▶ _Job_:
Only the lines from the start of the material through the line containing "brown_spot = (-0.37, -1.517, 14.03)" are to be extracted, exactly as they appear.
# # # #
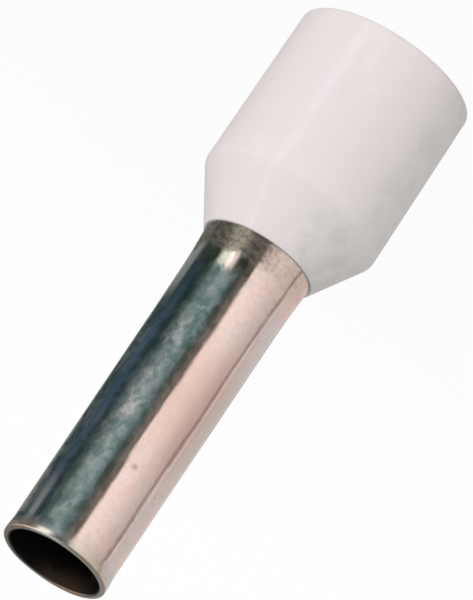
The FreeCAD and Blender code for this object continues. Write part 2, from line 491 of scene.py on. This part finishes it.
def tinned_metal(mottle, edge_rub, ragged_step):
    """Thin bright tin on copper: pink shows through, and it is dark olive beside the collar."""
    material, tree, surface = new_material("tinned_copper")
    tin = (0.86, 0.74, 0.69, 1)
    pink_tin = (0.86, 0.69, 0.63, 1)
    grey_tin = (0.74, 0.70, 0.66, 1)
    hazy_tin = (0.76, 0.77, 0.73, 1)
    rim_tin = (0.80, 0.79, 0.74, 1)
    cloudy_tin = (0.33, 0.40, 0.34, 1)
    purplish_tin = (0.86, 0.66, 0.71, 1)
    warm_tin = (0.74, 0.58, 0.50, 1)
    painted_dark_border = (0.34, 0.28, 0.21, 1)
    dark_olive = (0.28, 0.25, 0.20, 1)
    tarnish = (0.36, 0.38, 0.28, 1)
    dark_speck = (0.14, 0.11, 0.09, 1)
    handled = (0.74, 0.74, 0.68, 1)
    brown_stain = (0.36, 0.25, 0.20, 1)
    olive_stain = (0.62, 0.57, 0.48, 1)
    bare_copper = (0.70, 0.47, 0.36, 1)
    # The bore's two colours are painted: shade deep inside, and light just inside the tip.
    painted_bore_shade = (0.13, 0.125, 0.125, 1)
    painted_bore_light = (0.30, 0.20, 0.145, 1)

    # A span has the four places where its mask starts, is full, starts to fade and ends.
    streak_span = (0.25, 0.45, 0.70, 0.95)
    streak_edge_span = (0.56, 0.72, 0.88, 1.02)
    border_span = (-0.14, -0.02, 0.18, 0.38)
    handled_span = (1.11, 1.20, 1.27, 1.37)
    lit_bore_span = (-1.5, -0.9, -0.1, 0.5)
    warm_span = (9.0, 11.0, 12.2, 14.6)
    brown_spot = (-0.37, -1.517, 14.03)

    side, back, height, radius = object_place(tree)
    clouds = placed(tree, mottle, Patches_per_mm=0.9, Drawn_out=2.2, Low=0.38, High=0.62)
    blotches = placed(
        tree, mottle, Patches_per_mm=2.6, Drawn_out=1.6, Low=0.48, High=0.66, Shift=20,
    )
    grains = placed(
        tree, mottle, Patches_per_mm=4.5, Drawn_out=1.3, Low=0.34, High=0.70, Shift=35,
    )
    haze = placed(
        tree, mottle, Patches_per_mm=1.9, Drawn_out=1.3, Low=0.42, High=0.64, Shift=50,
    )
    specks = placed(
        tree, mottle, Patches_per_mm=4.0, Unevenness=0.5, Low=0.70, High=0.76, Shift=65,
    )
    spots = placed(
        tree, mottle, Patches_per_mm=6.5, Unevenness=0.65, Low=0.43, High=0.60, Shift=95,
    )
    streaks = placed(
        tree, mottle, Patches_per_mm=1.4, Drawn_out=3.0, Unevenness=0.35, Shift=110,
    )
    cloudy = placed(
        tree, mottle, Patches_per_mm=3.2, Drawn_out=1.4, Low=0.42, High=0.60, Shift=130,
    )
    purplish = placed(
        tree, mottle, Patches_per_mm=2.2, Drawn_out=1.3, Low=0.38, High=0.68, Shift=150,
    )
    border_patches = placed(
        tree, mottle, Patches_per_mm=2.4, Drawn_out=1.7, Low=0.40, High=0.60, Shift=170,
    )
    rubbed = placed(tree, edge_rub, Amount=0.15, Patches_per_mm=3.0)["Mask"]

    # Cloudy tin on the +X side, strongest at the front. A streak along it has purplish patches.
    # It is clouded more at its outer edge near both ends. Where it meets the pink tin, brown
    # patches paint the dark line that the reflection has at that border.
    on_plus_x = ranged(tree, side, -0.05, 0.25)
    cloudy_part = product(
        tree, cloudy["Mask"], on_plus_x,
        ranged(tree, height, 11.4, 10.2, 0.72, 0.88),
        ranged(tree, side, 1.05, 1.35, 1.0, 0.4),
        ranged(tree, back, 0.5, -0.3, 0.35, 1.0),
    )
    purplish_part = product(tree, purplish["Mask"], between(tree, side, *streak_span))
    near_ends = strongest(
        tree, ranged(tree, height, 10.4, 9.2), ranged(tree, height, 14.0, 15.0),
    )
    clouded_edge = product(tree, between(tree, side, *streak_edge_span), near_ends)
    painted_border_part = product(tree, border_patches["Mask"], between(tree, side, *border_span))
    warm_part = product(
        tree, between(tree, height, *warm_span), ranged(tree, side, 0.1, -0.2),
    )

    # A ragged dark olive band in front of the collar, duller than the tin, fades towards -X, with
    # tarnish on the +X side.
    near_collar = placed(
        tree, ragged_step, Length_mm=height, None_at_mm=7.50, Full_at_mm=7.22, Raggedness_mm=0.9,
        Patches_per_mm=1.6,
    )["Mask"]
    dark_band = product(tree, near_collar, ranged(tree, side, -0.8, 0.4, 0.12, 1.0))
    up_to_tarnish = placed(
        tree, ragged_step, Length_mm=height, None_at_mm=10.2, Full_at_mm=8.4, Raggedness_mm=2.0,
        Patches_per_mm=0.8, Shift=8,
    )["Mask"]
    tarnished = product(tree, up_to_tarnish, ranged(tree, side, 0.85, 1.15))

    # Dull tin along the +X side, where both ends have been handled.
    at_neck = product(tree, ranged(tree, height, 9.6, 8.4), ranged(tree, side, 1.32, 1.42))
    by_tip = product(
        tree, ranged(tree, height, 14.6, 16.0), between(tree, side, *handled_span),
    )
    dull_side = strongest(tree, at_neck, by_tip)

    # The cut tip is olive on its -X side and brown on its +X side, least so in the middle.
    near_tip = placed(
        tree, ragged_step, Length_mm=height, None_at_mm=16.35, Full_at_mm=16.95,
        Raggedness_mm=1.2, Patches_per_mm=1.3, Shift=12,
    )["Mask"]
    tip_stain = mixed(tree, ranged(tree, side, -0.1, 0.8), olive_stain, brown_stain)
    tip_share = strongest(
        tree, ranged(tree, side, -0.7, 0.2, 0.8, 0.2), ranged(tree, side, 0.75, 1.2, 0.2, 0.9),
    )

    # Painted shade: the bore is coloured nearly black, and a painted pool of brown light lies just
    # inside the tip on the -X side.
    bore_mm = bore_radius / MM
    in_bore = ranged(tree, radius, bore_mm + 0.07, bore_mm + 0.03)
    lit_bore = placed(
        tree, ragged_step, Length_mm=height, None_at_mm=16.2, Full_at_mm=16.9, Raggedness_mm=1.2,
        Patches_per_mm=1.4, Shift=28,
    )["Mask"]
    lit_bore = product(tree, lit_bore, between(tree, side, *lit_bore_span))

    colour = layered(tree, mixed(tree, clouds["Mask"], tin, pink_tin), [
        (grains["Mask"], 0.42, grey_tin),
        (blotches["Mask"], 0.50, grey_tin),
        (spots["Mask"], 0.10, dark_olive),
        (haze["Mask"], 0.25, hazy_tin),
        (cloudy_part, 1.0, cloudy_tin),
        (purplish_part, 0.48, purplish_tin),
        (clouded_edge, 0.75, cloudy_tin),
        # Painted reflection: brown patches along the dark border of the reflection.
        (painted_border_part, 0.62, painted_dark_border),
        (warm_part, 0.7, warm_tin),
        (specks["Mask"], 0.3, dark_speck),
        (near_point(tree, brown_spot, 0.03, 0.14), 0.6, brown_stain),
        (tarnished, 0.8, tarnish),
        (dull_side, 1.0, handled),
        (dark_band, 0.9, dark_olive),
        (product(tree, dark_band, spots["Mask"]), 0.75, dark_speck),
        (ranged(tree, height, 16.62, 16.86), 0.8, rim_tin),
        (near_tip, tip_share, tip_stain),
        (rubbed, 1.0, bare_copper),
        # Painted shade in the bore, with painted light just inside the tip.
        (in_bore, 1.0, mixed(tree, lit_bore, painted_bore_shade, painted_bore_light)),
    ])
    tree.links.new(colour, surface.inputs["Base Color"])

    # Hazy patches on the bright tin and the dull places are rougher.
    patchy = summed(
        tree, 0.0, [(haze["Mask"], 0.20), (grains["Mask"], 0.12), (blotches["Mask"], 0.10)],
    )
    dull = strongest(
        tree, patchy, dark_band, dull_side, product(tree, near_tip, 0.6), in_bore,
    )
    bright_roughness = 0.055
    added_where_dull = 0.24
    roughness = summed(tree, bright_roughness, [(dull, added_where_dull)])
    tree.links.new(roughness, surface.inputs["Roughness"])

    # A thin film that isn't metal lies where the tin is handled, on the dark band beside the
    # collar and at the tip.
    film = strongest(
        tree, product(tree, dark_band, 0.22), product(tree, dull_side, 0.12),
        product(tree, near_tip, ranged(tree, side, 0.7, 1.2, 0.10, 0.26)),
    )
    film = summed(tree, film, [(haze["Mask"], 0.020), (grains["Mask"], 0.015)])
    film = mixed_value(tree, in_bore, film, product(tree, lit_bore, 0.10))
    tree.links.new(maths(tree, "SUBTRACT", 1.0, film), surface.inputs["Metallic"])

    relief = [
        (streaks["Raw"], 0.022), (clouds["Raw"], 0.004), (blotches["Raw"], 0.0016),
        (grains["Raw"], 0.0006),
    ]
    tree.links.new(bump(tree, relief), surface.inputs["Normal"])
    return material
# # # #
▶ _Solved problem_:
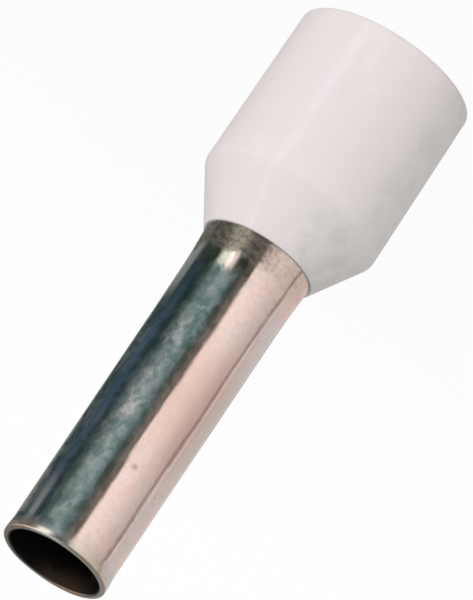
The FreeCAD and Blender code for this object continues. Write part 2, from line 491 of scene.py on. This part finishes it.
def tinned_metal(mottle, edge_rub, ragged_step):
    """Thin bright tin on copper: pink shows through, and it is dark olive beside the collar."""
    material, tree, surface = new_material("tinned_copper")
    tin = (0.86, 0.74, 0.69, 1)
    pink_tin = (0.86, 0.69, 0.63, 1)
    grey_tin = (0.74, 0.70, 0.66, 1)
    hazy_tin = (0.76, 0.77, 0.73, 1)
    rim_tin = (0.80, 0.79, 0.74, 1)
    cloudy_tin = (0.33, 0.40, 0.34, 1)
    purplish_tin = (0.86, 0.66, 0.71, 1)
    warm_tin = (0.74, 0.58, 0.50, 1)
    painted_dark_border = (0.34, 0.28, 0.21, 1)
    dark_olive = (0.28, 0.25, 0.20, 1)
    tarnish = (0.36, 0.38, 0.28, 1)
    dark_speck = (0.14, 0.11, 0.09, 1)
    handled = (0.74, 0.74, 0.68, 1)
    brown_stain = (0.36, 0.25, 0.20, 1)
    olive_stain = (0.62, 0.57, 0.48, 1)
    bare_copper = (0.70, 0.47, 0.36, 1)
    # The bore's two colours are painted: shade deep inside, and light just inside the tip.
    painted_bore_shade = (0.13, 0.125, 0.125, 1)
    painted_bore_light = (0.30, 0.20, 0.145, 1)

    # A span has the four places where its mask starts, is full, starts to fade and ends.
    streak_span = (0.25, 0.45, 0.70, 0.95)
    streak_edge_span = (0.56, 0.72, 0.88, 1.02)
    border_span = (-0.14, -0.02, 0.18, 0.38)
    handled_span = (1.11, 1.20, 1.27, 1.37)
    lit_bore_span = (-1.5, -0.9, -0.1, 0.5)
    warm_span = (9.0, 11.0, 12.2, 14.6)
    brown_spot = (-0.37, -1.517, 14.03)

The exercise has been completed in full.